Tu ne cede malis, sed contra audentior ito





Sunday 31 October 2010

Griffin, the great pretender

WHAT A GREAT LEADER YOU ARE. WHO COULD POSSIBLY DO A BETTER JOB THAN YOU?




At destroying the Party.



The following story appeared today:



http://www.thenorthernecho.co.uk/news/8485252.BNP_to_be_taken_to_court_by_creditors/



Here it is in full:



BNP TO BE TAKEN TO COURT BY CREDITORS



The British National Party (BNP) is being taken to court by its creditors including a North- East printing firm which is owed thousands.



The far-right party’s central office owes the Newton Press, in County Durham, about £16,500 for printing its newspaper, Freedom.



It is understood the firm is one of several UK firms taking the BNP to court in an action headed by an as yet unnamed solicitor.



The £16,500 has been described as loose change compared to the overall figure being sought from the party, which is allegedly £500,000 in debt.



Party leader Nick Griffin is expected to meet North-East organisers in County Durham today, where he will face tough questions over the party’s finances.



As a political party the BNP is an unincorporated association which cannot technically be declared bankrupt.



However, creditors could hold Mr Griffin personally liable along with party members who entered into contracts.



Freedom’s former editor, Martin Wingfield, said he enjoyed an excellent working relationship with the Newton Press for about two years until he stepped down, in July last year.



But, when asked about the recent debt, he said: “I understand the case is going to court, so at present, I cannot comment further.”



The BNP’s money woes were highlighted recently when a letter purporting to be from the party’s head office offered creditors 20p for every pound of debt.



It was dismissed by some members as a fake, but the BNP’s former North-East organiser, Ken Booth, said it was genuine.



He said party members in the North-East were disgusted to learn of the 20p in a pound offer and he had fought for the Newton Press to be paid.

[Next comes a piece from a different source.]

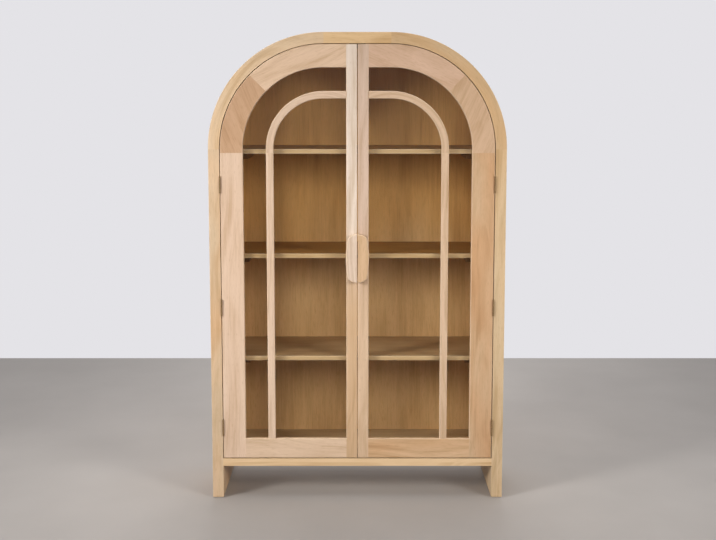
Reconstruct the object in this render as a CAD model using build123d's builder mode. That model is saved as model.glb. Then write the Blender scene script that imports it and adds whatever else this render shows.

In contrast to the national position, Mr Booth said the North- East office has always operated on a pay-as-you-go basis and as such had no debts.



Mr Booth, who was removed from his post by Mr Griffin when he threatened to raise the debts issue, said: “It goes against the BNP’s core principle of local jobs for local people.



“As far as I can see this is a decent North-East firm that has done a good job and deserves to be paid and I don’t know why it hasn’t been.



“Central party is £500,000 in debt but it’s on a record turnover of £2.3m.



“No one is accusing anyone of stealing money, it’s just mismanagement.



“The general consensus of the members in the North-East is that Nick Griffin should shoulder the responsibility and step down.”



The Newton Press, which publishes the community newsletter, Newton News, declined to comment.



BNP central office spokesman John Walker said: “We could not comment on matters which are internal to the party and the businesses we deal with.”



Rather suitably Nick Griffin is in the North East ‘launching’ one of his typically ill thought out pet schemes. There are other big creditors waiting in the wings.



Nick Griffin needs to go now.



Eddy Butler

1 comment:

  1. Mr Griffin has questions to answer regarding his stewardship of the party's finances. He is the party's chief executive authority as well as its leader, and the buck stops with him.

    Ken Booth, who was sacked for demanding answers to questions about the party's finances says "No one is accusing anyone of stealing money, it's just mismanagement" but how does he know "...it's just mismanagement"?

    The answer is he doesn't know, any more than any one of the thousands of ordinary members of the BNP, where the monies they paid in subscriptions and donations have gone.

    Millions of pounds have been raised by the party head office over the last two years, and yet the party is currently in debt to the tune of half a million pounds. Was much of this spent on the general election campaign? No, the general election campaign was almost entirely financed by branch funds. The European election campaign, then? Again, no, only about a quarter of a million pounds was spent on that.

    The sums simply do not add up.

    The point to consider is this. If there has been fraudulent conversion on a massive scale, and Mr Griffin were involved, then he would need to have behaved in exactly the way in which he has actually behaved over the last five months in order to cover it up.

    Mr Griffin's modus operandi (way of working) of secrecy and oppression is exactly that which would be used by a man with a terrible secret that he needed to keep hidden at all costs.

    Why is the Electoral Commission still waiting for the party's 2009 accounts, which are now more than three months overdue?

    Why have the 2008 accounts not yet been published on the party web site for members to inspect?

    Why has the interim report of the Financial Scrutiny Committee, the members of which (well meaning amateurs, not professional auditors) were hand-picked by Mr Griffin, which has already been submitted to him, not been published in full on the party web site?

    All of this circumstantial evidence of wrongdoing by Mr Griffin leads to one inescapable conclusion: Mr Griffin is either a knave or a fool.

    I have never thought he was a fool. A charmless, self-serving mountebank, certainly, but not a fool.